Ezanda nelerin tebliği yapılmaktadır? Dinin temel esasları, Allah'ın en büyük
olduğu, O'ndan başka ilâh olmadığı.  Başka?  Kurtulmak için namaz kılmanın şart
olduğu, Önder ve kılavuzun kim olduğu... Tüm insanların bu esaslara ve namaza
dâvet edilmesidir ezan. Net, pazarlıksız, kesin bir ifadeyle tabliğdir ezan,
çünkü şâhidlik yapılmaktadır. Ve güzel bir üslûp ve sesle insanlara çağrıdır
ezan. Peki, bugünkü ezanlar, şeytanı gerçekten kaçırıyor mu? Cevap yine ezan
ifadesinde. Ezana, "ezan-ı Muhammedî" denir. Anlamı, Muhammed (s.a.s.)'e ait
çağrı, Muhammedî üslûpla ilân. Demek ki, sünnete uygun bir usûl ve metodla
tevhidî mesajın ister minareden, ister başka yerden insanlara sunulması,
şeytanları bizden uzaklaştıracaktır. İnsan ve cin şeytanlarını, korkudan
yellene yellene  kaçırmak isteyenlere duyrulur.   

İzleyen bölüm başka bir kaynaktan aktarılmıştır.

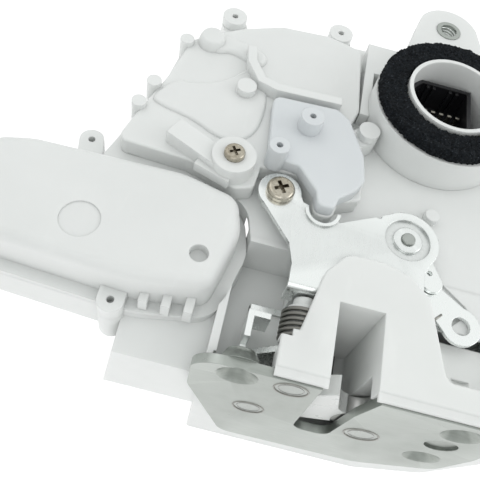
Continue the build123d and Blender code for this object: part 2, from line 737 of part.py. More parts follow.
COVER_SCREW = (-49.1, 67.6)
with BuildPart() as bracket_screw:
    add(pan_screw(BRACKET_SCREW, 4.8, 2.6, 2.4, BRACKET_TOP + 0.02, 14.0))
with BuildPart() as cover_screw:
    add(pan_screw(COVER_SCREW, 3.5, 1.9, 1.7, CONE_TOP + 0.02, 14.0))

# ================================================================= main case
cover_face = rounded(
    [
        (-129.0, 21.8),
        (-68.5, 17.9),
        (-45.6, 21.6),
        (-40.6, 43.5),
        (-44.0, 56.0),
        (-62.7, 60.4),
        (-112.5, 58.9),
        (-129.0, 54.6),
    ],
    [12.0, 40.0, 6.0, 14.0, 7.0, 30.0, 20.0, 12.0],
)
case_face = rounded(
    [
        (-93.0, 62.0),
        (-90.0, 72.0),
        (-81.5, 103.0),
        (-78.5, 126.0),
        (-58.5, 139.5),
        (-42.0, 148.0),
        (6.0, 150.0),
        (40.0, 158.0),
        (68.0, 152.0),
        (84.0, 126.0),
        (84.0, 58.0),
        (72.0, 12.0),
        (60.0, BODY_FRONT),
        (BOX_LEFT, BODY_FRONT),
        (BOX_LEFT, 58.0),
    ],
    [3.0, 8.0, 10.0, 8.0, 12.0, 14.0, 10.0, 14.0, 12.0, 16.0, 14.0, 8.0, 5.0, 2.0, 3.0],
)
box_face = rounded(
    [
        (BOX_LEFT, CASE_DECK),
        (BOX_LEFT + 1.0, BOX_LOW),
        (28.0, BOX_LOW),
        (50.0, -38.0),
        (59.0, -8.0),
        (60.0, CASE_DECK),
    ],
    [0.5, 2.0, 10.0, 10.0, 10.0, 0.5],
)
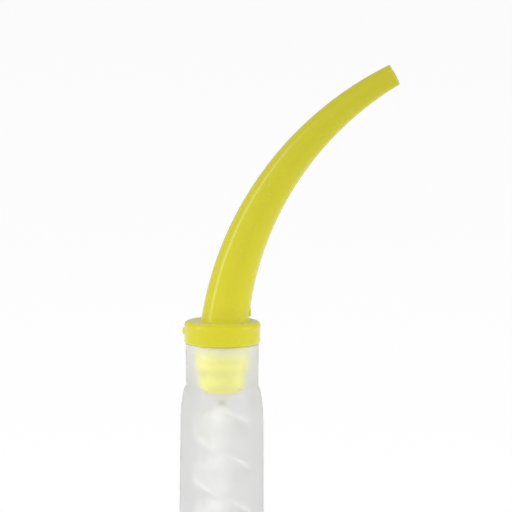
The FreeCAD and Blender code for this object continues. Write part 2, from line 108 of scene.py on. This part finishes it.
class Nodes:
    """A short way to build a material around one main shader."""

    def __init__(self, name):
        self.material = bpy.data.materials.new(name)
        self.material.use_nodes = True
        self.tree = self.material.node_tree
        self.tree.nodes.clear()
        self.output = self.new("OutputMaterial")
        self.shader = self.new("BsdfPrincipled")
        self.link(self.shader.outputs["BSDF"], self.output.inputs["Surface"])
        self.place = self.new("TexCoord").outputs["Object"]

    def new(self, kind):
        """Adds a shader node, such as a Bump."""
        return self.tree.nodes.new("ShaderNode" + kind)

    def link(self, source, target):
        """Feeds one node's output to another node's input."""
        self.tree.links.new(source, target)

    def set(self, **values):
        """Sets sockets of the main shader, such as roughness or transmission_weight."""
        for name, value in values.items():
            socket = self.shader.inputs[name.replace("_", " ").title().replace("Ior", "IOR")]
            socket.default_value = (*value, 1.0) if socket.type == "RGBA" else value

    def feed(self, socket, source):
        """Feeds another node's output to one socket of the main shader."""
        self.link(source, self.shader.inputs[socket])

    def noise(self, size, detail=2.0):
        """Noise whose features are about size metres wide."""
        texture = self.new("TexNoise")
        texture.inputs["Scale"].default_value = 1.0 / size
        texture.inputs["Detail"].default_value = detail
        self.link(self.place, texture.inputs["Vector"])
        return texture.outputs["Fac"]

    def patchy(self, size, low, high):
        """A value that drifts between about low and high, in patches about size metres wide."""
        return self.between(self.noise(size), NOISE_LOW, NOISE_HIGH, low, high)

    def radius(self):
        """Distance from the tube's axis, in metres."""
        flat = self.new("VectorMath")
        flat.operation = "MULTIPLY"
        flat.inputs[1].default_value = (1.0, 1.0, 0.0)
        length = self.new("VectorMath")
        length.operation = "LENGTH"
        self.link(self.place, flat.inputs[0])
        self.link(flat.outputs["Vector"], length.inputs[0])
        return length.outputs["Value"]

    def height(self):
        """Height above the cap's lower rim, in metres."""
        parts = self.new("SeparateXYZ")
        self.link(self.place, parts.inputs["Vector"])
        return parts.outputs["Z"]

    def offside(self):
        """Distance from the XZ plane, where the two halves of the mould met, in metres."""
        parts = self.new("SeparateXYZ")
        self.link(self.place, parts.inputs["Vector"])
        distance = self.new("Math")
        distance.operation = "ABSOLUTE"
        self.link(parts.outputs["Y"], distance.inputs[0])
        return distance.outputs["Value"]

    def slant(self):
        """Runs from 0 where the surface faces the eye to 1 where it is seen edge on."""
        return self.new("LayerWeight").outputs["Facing"]

    def blend(self, share, first, second):
        """The first colour where share is 0 and the second where it is 1.

        Either may be another node's output.
        """
        mix = self.new("Mix")
        mix.data_type = "RGBA"
        self.link(share, mix.inputs["Factor"])
        for socket, colour in ((mix.inputs[6], first), (mix.inputs[7], second)):
            if isinstance(colour, tuple):
                socket.default_value = (*colour, 1.0)
            else:
                self.link(colour, socket)
        return mix.outputs[2]

    def between(self, source, start, end, low, high):
        """Runs from low to high while source runs from start to end, and stays at low or high past them.

        Low and high may be other nodes' outputs.
        """
        mapped = self.new("MapRange")
        mapped.inputs["From Min"].default_value = start
        mapped.inputs["From Max"].default_value = end
        for socket, value in ((mapped.inputs["To Min"], low), (mapped.inputs["To Max"], high)):
            if isinstance(value, float):
                socket.default_value = value
            else:
                self.link(value, socket)
        self.link(source, mapped.inputs["Value"])
        return mapped.outputs["Result"]

    def bump(self, source, depth):
        """Relief of about depth metres, added on top of any relief already there."""
        bump = self.new("Bump")
        bump.inputs["Distance"].default_value = depth
        self.link(source, bump.inputs["Height"])
        normal = self.shader.inputs["Normal"]
        if normal.is_linked:
            self.link(normal.links[0].from_socket, bump.inputs["Normal"])
        self.link(bump.outputs["Normal"], normal)

    def fine_grain(self):
        """The slight orange peel of an opaque moulding."""
        self.bump(self.noise(GRAIN_SIZE, detail=3.0), GRAIN_DEPTH)

    def parting_line(self, depth):
        """The fine ridge that the mould's joint leaves, in the XZ plane."""
        self.bump(self.between(self.offside(), RIDGE_CREST, RIDGE_FOOT, 1.0, 0.0), depth)

    def lets_light_in(self):
        """Shadow rays pass straight through, so that the pieces inside are lit as through a milky wall."""
        path = self.new("LightPath")
        clear = self.new("BsdfTransparent")
        mix = self.new("MixShader")
        self.link(path.outputs["Is Shadow Ray"], mix.inputs["Fac"])
        self.link(self.shader.outputs["BSDF"], mix.inputs[1])
        self.link(clear.outputs["BSDF"], mix.inputs[2])
        self.link(mix.outputs["Shader"], self.output.inputs["Surface"])


# ---------------------------------------------------------------- materials


def yellow_translucent(name):
    """The tip. Its plug is painted a lighter colour, as painted light for the light that runs down inside
    the real one, and its spout is painted darker towards the top, as painted shade.
    """
    plastic = Nodes(name)
    plastic.set(
        ior=1.49,
        subsurface_weight=0.5,
        subsurface_radius=(1.0, 0.9, 0.1),
        subsurface_scale=0.4 * MM,
        sheen_weight=0.3,
        sheen_roughness=0.35,
    )
    # Painted light: below the rim the plug takes the lighter, glowing yellow.
    above_rim = plastic.between(plastic.height(), rim - PLUG_FADE, rim, 0.0, 1.0)
    # Painted shade: the spout darkens towards its top.
    along = plastic.between(plastic.height(), rim + SPOUT_FADE_START, rim + SPOUT_FADE_END, 0.0, 1.0)
    spout = plastic.blend(along, YELLOW, YELLOW_TOP_PAINTED_SHADE)
    plastic.feed("Base Color", plastic.blend(above_rim, YELLOW_PLUG_PAINTED_GLOW, spout))
    plastic.feed("Roughness", plastic.patchy(size=0.9 * MM, low=0.23, high=0.28))
    plastic.parting_line(depth=0.02 * MM)
    return plastic.material


def frosted(name):
    """The tube and the insert: uncoloured plastic with a clear bore and a satin skin."""
    plastic = Nodes(name)
    plastic.set(ior=1.15)
    radius = plastic.radius()

    in_skin = plastic.between(radius, SKIN_START, SKIN_FULL, 0.0, 1.0)
    # Painted light: the neck's outside is painted paler towards the rim.
    up_neck = plastic.between(plastic.height(), rim - NECK_FADE, rim, 0.0, 1.0)
    outside = plastic.blend(up_neck, FROSTED, FROSTED_RIM_PAINTED_LIGHT)
    plastic.feed("Base Color", plastic.blend(in_skin, FROSTED_BORE, outside))

    satin = plastic.patchy(size=0.8 * MM, low=0.46, high=0.51)
    plastic.feed("Roughness", plastic.between(radius, SKIN_START, SKIN_FULL, BORE_ROUGHNESS, satin))

    milky = (rim - MILKY_START, rim - MILKY_FULL)
    clarity = plastic.between(plastic.height(), *milky, WALL_CLARITY, RIM_CLARITY)
    haze = plastic.between(plastic.slant(), 0.0, EDGE_SLANT, clarity, EDGE_CLARITY)
    plastic.feed("Transmission Weight", plastic.between(radius, SKIN_START, SKIN_FULL, BORE_CLARITY, haze))

    plastic.bump(plastic.noise(SATIN_SIZE), SATIN_DEPTH)
    plastic.parting_line(depth=0.015 * MM)
    plastic.lets_light_in()
    return plastic.material


def white_opaque(name):
    """The twisted plate: soft white plastic."""
    plastic = Nodes(name)
    plastic.set(
        base_color=WHITE,
        ior=1.49,
        subsurface_weight=0.6,
        subsurface_radius=(1.0, 0.95, 0.85),
        subsurface_scale=0.8 * MM,
    )
    plastic.feed("Roughness", plastic.patchy(size=0.5 * MM, low=0.4, high=0.52))
    plastic.fine_grain()
    return plastic.material


def yellow_opaque(name):
    """The locking cap: the tip's yellow in a denser plastic."""
    plastic = Nodes(name)
    plastic.set(
        base_color=YELLOW,
        ior=1.49,
        subsurface_weight=0.4,
        subsurface_radius=(1.0, 0.85, 0.25),
        subsurface_scale=0.6 * MM,
    )
    plastic.feed("Roughness", plastic.patchy(size=0.7 * MM, low=0.28, high=0.38))
    plastic.fine_grain()
    return plastic.material


def paint(node, material):
    """Gives a CAD node its finished material."""
    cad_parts[node].material_slots[0].material = material


def paint_nodes():
    """Gives every moulding its plastic."""
    paint("intraoral_tip", yellow_translucent("tip_translucent_yellow"))
    paint("mixer_tube", frosted("tube_frosted_polypropylene"))
    paint("mixing_element", white_opaque("element_white_plastic"))
    paint("inlet_insert", frosted("insert_frosted_polypropylene"))
    paint("locking_cap", yellow_opaque("cap_yellow_plastic"))


# ---------------------------------------------------------------- studio


def white_paper(name):
    """The floor's paper glows a little, as if it were lit from below."""
    paper = Nodes(name)
    paper.set(
        base_color=FLOOR_COLOUR,
        roughness=0.9,
        emission_color=PURE_WHITE,
        emission_strength=FLOOR_GLOW,
    )
    return paper.material


def floor():
    """A round, pale floor that reaches past everything the camera sees."""
    bpy.ops.mesh.primitive_circle_add(
        vertices=FLOOR_SIDES,
        radius=FLOOR_RADIUS,
        fill_type="NGON",
        location=(0, 0, 0),
    )
    disc = bpy.context.active_object
    disc.name = "floor"
    disc.data.materials.append(white_paper("floor_white"))


def strip_light(name, target, place, width, power):
    """A tall, narrow softbox that faces the target."""
    data = bpy.data.lights.new(name, "AREA")
    data.shape = "RECTANGLE"
    data.size = width
    data.size_y = STRIP_HEIGHT
    data.energy = power
    lamp = bpy.data.objects.new(name, data)
    lamp.location = place
    lamp.rotation_euler = (Vector(target) - Vector(place)).to_track_quat("-Z", "Y").to_euler()
    bpy.context.scene.collection.objects.link(lamp)


def sky():
    """A soft dome of light, brighter on the front half than on the back half."""
    world = bpy.data.worlds.new("studio")
    world.use_nodes = True
    bpy.context.scene.world = world
    tree = world.node_tree
    direction = tree.nodes.new("ShaderNodeTexCoord")
    parts = tree.nodes.new("ShaderNodeSeparateXYZ")
    shade = tree.nodes.new("ShaderNodeMapRange")
    shade.interpolation_type = "SMOOTHSTEP"
    shade.inputs["From Min"].default_value = -SKY_TURN
    shade.inputs["From Max"].default_value = SKY_TURN
    shade.inputs["To Min"].default_value = SKY_FRONT
    shade.inputs["To Max"].default_value = SKY_BACK
    tree.links.new(direction.outputs["Generated"], parts.inputs["Vector"])
    tree.links.new(parts.outputs["Y"], shade.inputs["Value"])
    background = tree.nodes["Background"]
    background.inputs["Color"].default_value = (*PURE_WHITE, 1.0)
    tree.links.new(shade.outputs["Result"], background.inputs["Strength"])


def studio(aim):
    """The sky, with a strip light on each side for the long streaks on the spout."""
    sky()
    strip_light("left", aim, **LEFT_STRIP)
    strip_light("right", aim, **RIGHT_STRIP)


def camera(aim):
    """A long lens in front of the nozzle and slightly above it, turned a touch about its own axis."""
    lens = bpy.data.cameras.new("camera")
    lens.sensor_width = SENSOR
    lens.lens = SENSOR * CAMERA_DISTANCE / VIEW_WIDTH
    lens.clip_start = CLIP_START
    lens.clip_end = CLIP_END
    eye = bpy.data.objects.new("camera", lens)
    elevation = math.radians(CAMERA_ELEVATION)
    back = Vector((0, -math.cos(elevation), math.sin(elevation)))
    eye.location = Vector(aim) + back * CAMERA_DISTANCE
    level = (-back).to_track_quat("-Z", "Y")
    eye.rotation_euler = (level @ Quaternion((0, 0, 1), math.radians(CAMERA_ROLL))).to_euler()
    bpy.context.scene.collection.objects.link(eye)
    bpy.context.scene.camera = eye


def colour_management():
    """Shows the colours as they are, without a film look."""
    view = bpy.context.scene.view_settings
    view.view_transform = "Standard"
    view.look = "None"
    view.exposure = 0.0
    view.gamma = 1.0


aim = (AIM_X, 0.0, rim + AIM_ABOVE_RIM)
camera(aim)
paint_nodes()
floor()
studio(aim)
colour_management()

Peygamberimiz döneminde Cuma
namazları için, farzdan hemen önce okunan tek bir ezan vardı. Dışarıda ayrı bir
ezan okunmazdı. Cuma namazı için iki ezan okunmasına Emevîler döneminde
başlandı. Bu bid'at, Türkiye'nin bütün câmilerinde hâlâ devam ettirilmektedir.
Ezanların insan sesiyle okunması da sünnetin gereklerindendir.